======== Dataset extract

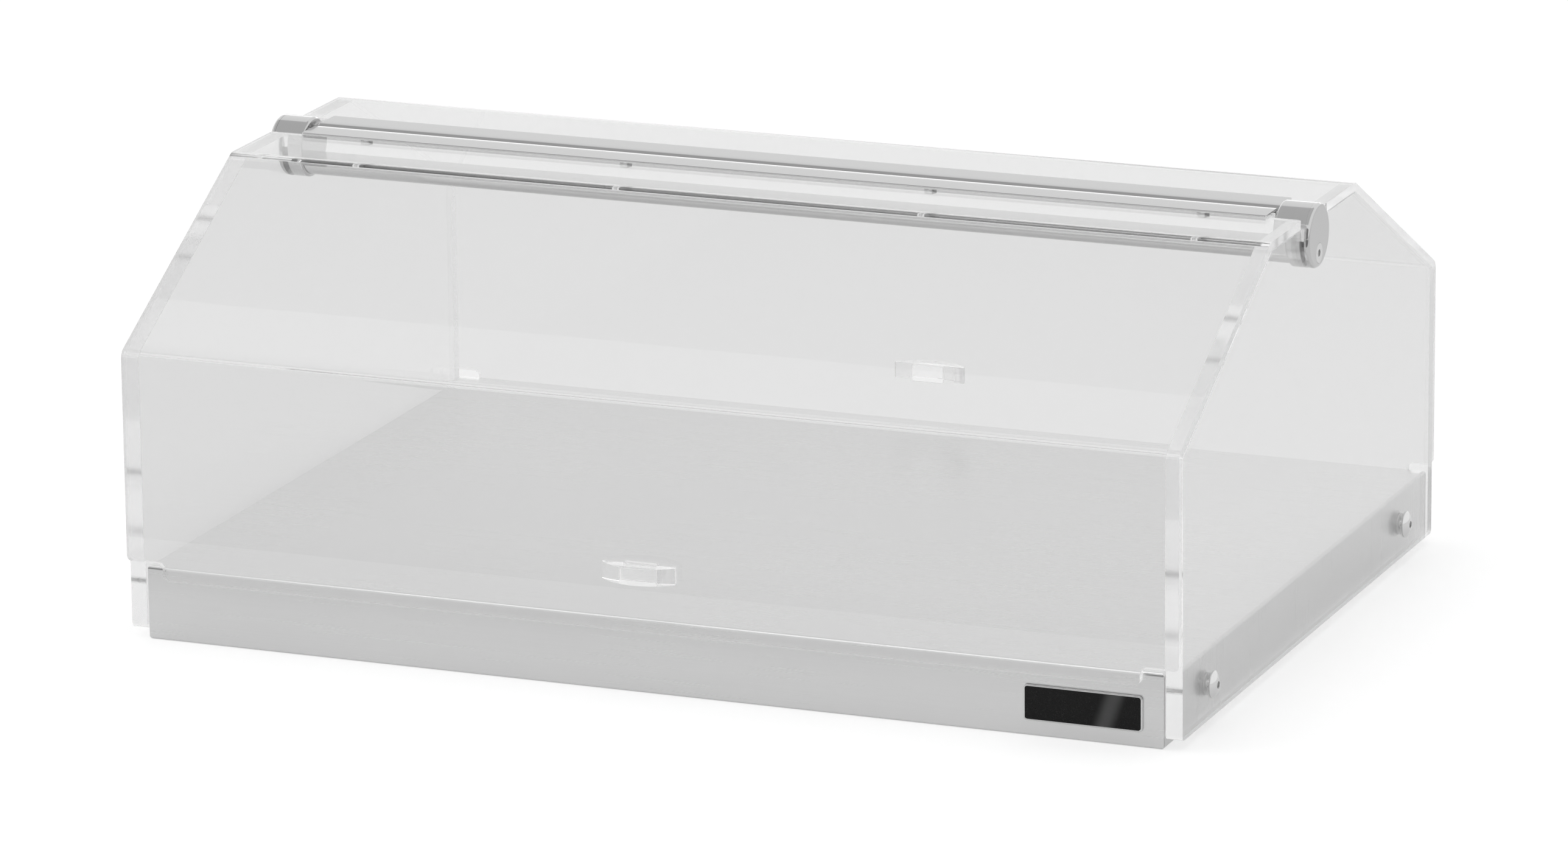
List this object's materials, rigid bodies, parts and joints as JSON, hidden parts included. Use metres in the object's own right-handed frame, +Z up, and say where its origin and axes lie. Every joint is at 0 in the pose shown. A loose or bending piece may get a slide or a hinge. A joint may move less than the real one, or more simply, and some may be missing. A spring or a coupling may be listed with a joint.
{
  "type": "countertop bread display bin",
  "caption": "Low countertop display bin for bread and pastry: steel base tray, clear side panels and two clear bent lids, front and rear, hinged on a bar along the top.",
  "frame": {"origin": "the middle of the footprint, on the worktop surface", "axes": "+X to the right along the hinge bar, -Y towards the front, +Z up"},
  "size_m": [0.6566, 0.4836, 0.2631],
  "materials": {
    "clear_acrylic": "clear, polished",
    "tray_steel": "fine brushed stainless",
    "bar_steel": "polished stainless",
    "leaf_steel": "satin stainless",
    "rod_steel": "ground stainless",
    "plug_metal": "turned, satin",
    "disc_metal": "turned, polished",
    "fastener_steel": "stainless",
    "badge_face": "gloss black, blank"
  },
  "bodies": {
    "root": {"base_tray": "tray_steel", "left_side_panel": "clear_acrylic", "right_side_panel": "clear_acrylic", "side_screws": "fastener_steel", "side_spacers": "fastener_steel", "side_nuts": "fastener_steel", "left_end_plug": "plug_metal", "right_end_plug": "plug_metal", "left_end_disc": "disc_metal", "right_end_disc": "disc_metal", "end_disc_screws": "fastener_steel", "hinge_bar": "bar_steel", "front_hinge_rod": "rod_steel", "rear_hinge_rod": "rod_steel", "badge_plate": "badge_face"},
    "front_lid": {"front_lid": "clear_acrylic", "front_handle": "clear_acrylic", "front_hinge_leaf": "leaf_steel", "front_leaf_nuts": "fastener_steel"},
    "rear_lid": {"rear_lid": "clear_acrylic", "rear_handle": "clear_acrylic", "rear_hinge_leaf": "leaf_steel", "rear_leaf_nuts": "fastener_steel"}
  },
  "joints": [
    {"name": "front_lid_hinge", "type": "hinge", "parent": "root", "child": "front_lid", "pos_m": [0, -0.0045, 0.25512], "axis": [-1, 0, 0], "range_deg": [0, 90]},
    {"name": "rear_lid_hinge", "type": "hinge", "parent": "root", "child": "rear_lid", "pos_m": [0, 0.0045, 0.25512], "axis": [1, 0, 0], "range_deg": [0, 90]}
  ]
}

================

What the task requires:
Go through the listing above and list every line that has the word "origin".

Response to the task:
List this object's materials, rigid bodies, parts and joints as JSON, hidden parts included. Use metres in the object's own right-handed frame, +Z up, and say where its origin and axes lie. Every joint is at 0 in the pose shown. A loose or bending piece may get a slide or a hinge. A joint may move less than the real one, or more simply, and some may be missing. A spring or a coupling may be listed with a joint.
  "frame": {"origin": "the middle of the footprint, on the worktop surface", "axes": "+X to the right along the hinge bar, -Y towards the front, +Z up"},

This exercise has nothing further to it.